● **What is needed**: Each line of the material below should be reproduced exactly.
=-=-=
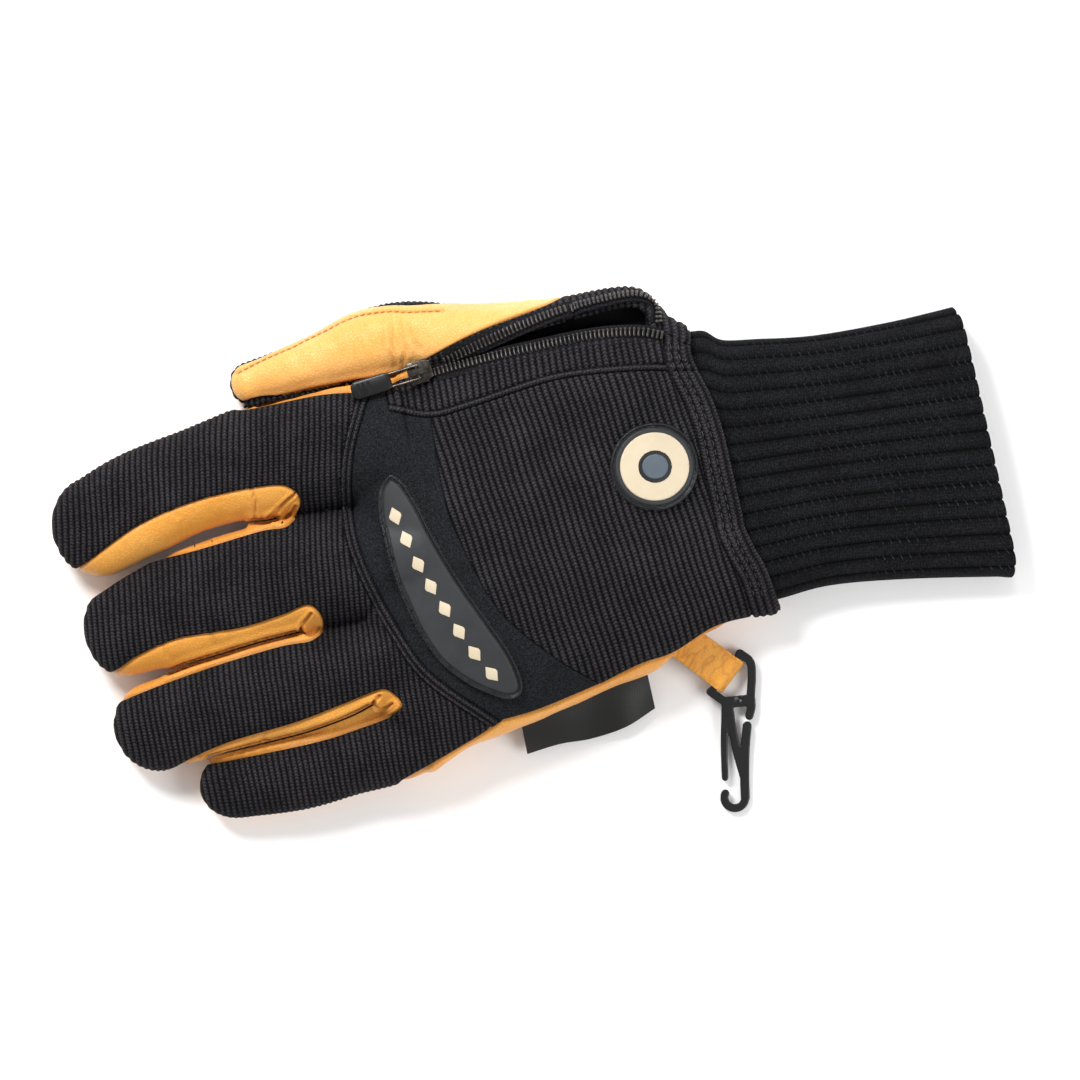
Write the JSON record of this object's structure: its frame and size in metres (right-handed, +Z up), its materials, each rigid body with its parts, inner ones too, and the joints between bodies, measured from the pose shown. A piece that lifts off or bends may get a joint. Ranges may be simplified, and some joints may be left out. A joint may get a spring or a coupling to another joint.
{
  "type": "winter glove",
  "caption": "Left-hand winter work glove in tan leather and black rib knit, with a zipped back pocket, long rib cuff, hang loop and plastic hook.",
  "frame": {"origin": "centre of the footprint, on the surface that the glove lies on", "axes": "+X towards the cuff, fingertips at -X; +Y towards the thumb; +Z up out of the back of the hand"},
  "size_m": [0.2704, 0.1476, 0.033],
  "materials": {
    "tan_leather": "soft golden tan deerskin, fine grain",
    "rib_knit": "black rib knit, matt",
    "cuff_knit": "black stretch rib knit, matt",
    "neoprene": "blue-black laminated stretch cloth, fine matt grain",
    "pocket_cloth": "thin black woven lining, slight sheen",
    "zip_coil": "dark bronze-black nylon coil",
    "zip_metal": "dark gunmetal",
    "badge_rubber": "moulded dark grey rubber, matt",
    "satin": "black satin ribbon",
    "black_plastic": "black moulded plastic, satin"
  },
  "bodies": {
    "glove": {"palm_leather": "tan_leather", "thumb_leather": "tan_leather", "hang_loop": "tan_leather", "finger_back_knit": "rib_knit", "hand_back_knit": "rib_knit", "pocket_front_knit": "rib_knit", "pocket_rear_knit": "rib_knit", "thumb_back_knit": "rib_knit", "cuff": "cuff_knit", "knuckle_band": "neoprene", "pocket_bag": "pocket_cloth", "zip_teeth_front": "zip_coil", "zip_teeth_rear": "zip_coil", "zip_slider": "zip_metal", "knuckle_badge": "badge_rubber", "wrist_badge": "badge_rubber", "side_label": "satin", "glove_hook": "black_plastic"},
    "zip_pull": {"zip_link": "zip_metal", "zip_pull_grip": "black_plastic"}
  },
  "joints": [
    {"name": "zip_pull_flip", "type": "hinge", "parent": "glove", "child": "zip_pull", "pos_m": [-0.03294, 0.05054, 0.0259], "axis": [-0.2924, 0.9563, 0], "range_deg": [0, 160]}
  ]
}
=-=-=
● **Task result**:
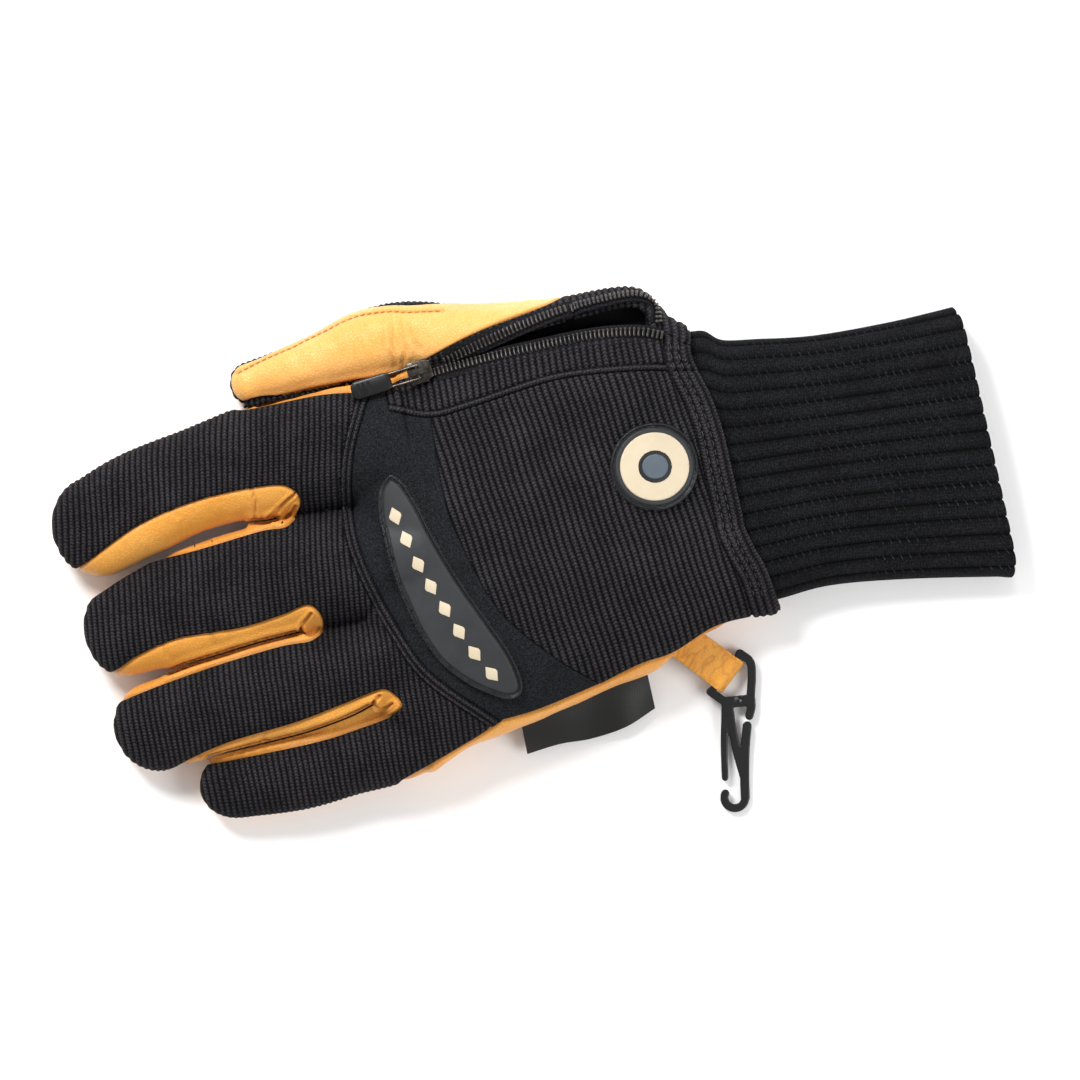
Write the JSON record of this object's structure: its frame and size in metres (right-handed, +Z up), its materials, each rigid body with its parts, inner ones too, and the joints between bodies, measured from the pose shown. A piece that lifts off or bends may get a joint. Ranges may be simplified, and some joints may be left out. A joint may get a spring or a coupling to another joint.
{
  "type": "winter glove",
  "caption": "Left-hand winter work glove in tan leather and black rib knit, with a zipped back pocket, long rib cuff, hang loop and plastic hook.",
  "frame": {"origin": "centre of the footprint, on the surface that the glove lies on", "axes": "+X towards the cuff, fingertips at -X; +Y towards the thumb; +Z up out of the back of the hand"},
  "size_m": [0.2704, 0.1476, 0.033],
  "materials": {
    "tan_leather": "soft golden tan deerskin, fine grain",
    "rib_knit": "black rib knit, matt",
    "cuff_knit": "black stretch rib knit, matt",
    "neoprene": "blue-black laminated stretch cloth, fine matt grain",
    "pocket_cloth": "thin black woven lining, slight sheen",
    "zip_coil": "dark bronze-black nylon coil",
    "zip_metal": "dark gunmetal",
    "badge_rubber": "moulded dark grey rubber, matt",
    "satin": "black satin ribbon",
    "black_plastic": "black moulded plastic, satin"
  },
  "bodies": {
    "glove": {"palm_leather": "tan_leather", "thumb_leather": "tan_leather", "hang_loop": "tan_leather", "finger_back_knit": "rib_knit", "hand_back_knit": "rib_knit", "pocket_front_knit": "rib_knit", "pocket_rear_knit": "rib_knit", "thumb_back_knit": "rib_knit", "cuff": "cuff_knit", "knuckle_band": "neoprene", "pocket_bag": "pocket_cloth", "zip_teeth_front": "zip_coil", "zip_teeth_rear": "zip_coil", "zip_slider": "zip_metal", "knuckle_badge": "badge_rubber", "wrist_badge": "badge_rubber", "side_label": "satin", "glove_hook": "black_plastic"},
    "zip_pull": {"zip_link": "zip_metal", "zip_pull_grip": "black_plastic"}
  },
  "joints": [
    {"name": "zip_pull_flip", "type": "hinge", "parent": "glove", "child": "zip_pull", "pos_m": [-0.03294, 0.05054, 0.0259], "axis": [-0.2924, 0.9563, 0], "range_deg": [0, 160]}
  ]
}